In fact, if all the 2016 Republican candidate did was to close the 3 point gap in the popular vote — and this was reflected in the swing states — he would still lose, getting only 268 of the 171 he needs to win. He has to do better to win. If the vote in swing states reflected the overall national vote, he would need to win by two points in order to eek out a bare electoral majority. A George W. Bush 2000 performance would not cut it. (Bush lost the popular vote to Al Gore by 0.5 percent). Even the 2004 margin by which Bush defeated Kerry, 2.4 percent, would prove only barely adequate, representing only a 5.4 percent swing.

The results of 2014 give Republicans hope as they contemplate the electoral map. They carried Iowa, Colorado, Florida, Ohio and came very close in Virginia. So scaling the electoral mountain is quite possible for a Republican.

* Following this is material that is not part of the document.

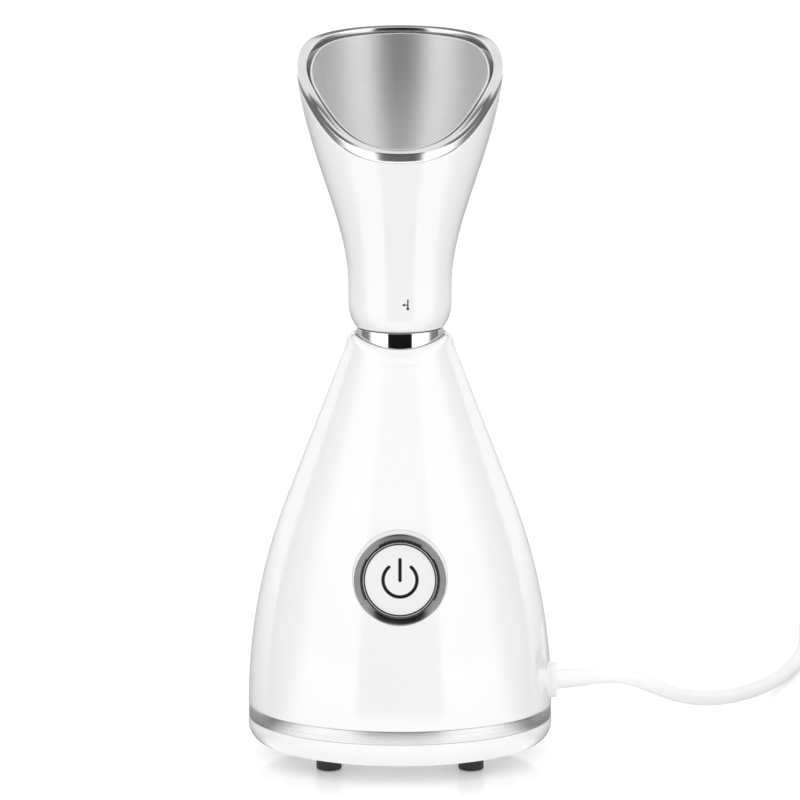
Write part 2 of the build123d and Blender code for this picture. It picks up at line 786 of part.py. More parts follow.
with BuildPart() as head_shell:
    with BuildSketch(Plane.XZ):
        with BuildLine():
            Polyline(
                (waist_radius, flare_bottom),
                (0, flare_bottom),
                (0, head_bottom),
                (head_bottom_radius, head_bottom),
            )
            Spline(
                (head_bottom_radius, head_bottom),
                (waist_radius, head_bottom + waist_low),
                tangents=[(1, 0.25), (0, 1)],
            )
            Line((waist_radius, head_bottom + waist_low), (waist_radius, flare_bottom))
        make_face()
    revolve(axis=Axis.Z)
    add(upper_ring)
    with BuildSketch(Plane.XY.offset(flare_bottom - 0.5)):
        Circle(waist_radius - head_wall / 2)
    extrude(amount=web_top - flare_bottom + 0.5)
    with BuildSketch(Plane.XY.offset(head_bottom)):
        Circle(bore_radius)
    extrude(amount=web_bottom - head_bottom, mode=Mode.SUBTRACT)
    with BuildSketch(Plane.XY.offset(web_bottom)):
        Circle(nozzle_radius)
    extrude(amount=web_thickness, mode=Mode.SUBTRACT)
    add(hub_slots, mode=Mode.SUBTRACT)
    add(trim_cutter, mode=Mode.SUBTRACT)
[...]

In this context, we Republicans must look for a candidate who brings an electoral vote edge with him. In a sense, the criterion that normally governs the selection of a vice president must now intrude into our choice for president.

Jeb Bush brings with him obvious strength in Florida where he served as a popular governor for two terms. Similarly, Senator Marco Rubio would have an edge in the state. But any Republican has got to win Florida to have a chance. And just winning Florida would leave him far behind nationally.

Similarly, John Kasich’s edge in Ohio simply helps a Republican win a state he has to carry but that would still leave him 18 votes shy of the 271 he needed (assuming he carried both Florida and Ohio).

Only Scott Walker appears to offer the chance for a decisive shift in the electoral vote. Having won election twice and survived a statewide recall vote as well, his ability to carry a state Romney lost by 7 points is pretty well established. Were Walker able to carry Ohio, Florida and Wisconsin, he would need only 8 more votes to win which he could pick up in Virginia (13 votes). Obama won by only 3.0 percent or Colorado 9 votes, Obama won by only 4.7.

Viewed another way, a Latino Republican candidate would give the party a much better shot at Colorado’s 9 votes, Nevada’s 6, in addition, of course, to Florida’s 29.

But without Wisconsin or a Latino candidate, the electoral challenge is daunting, indeed.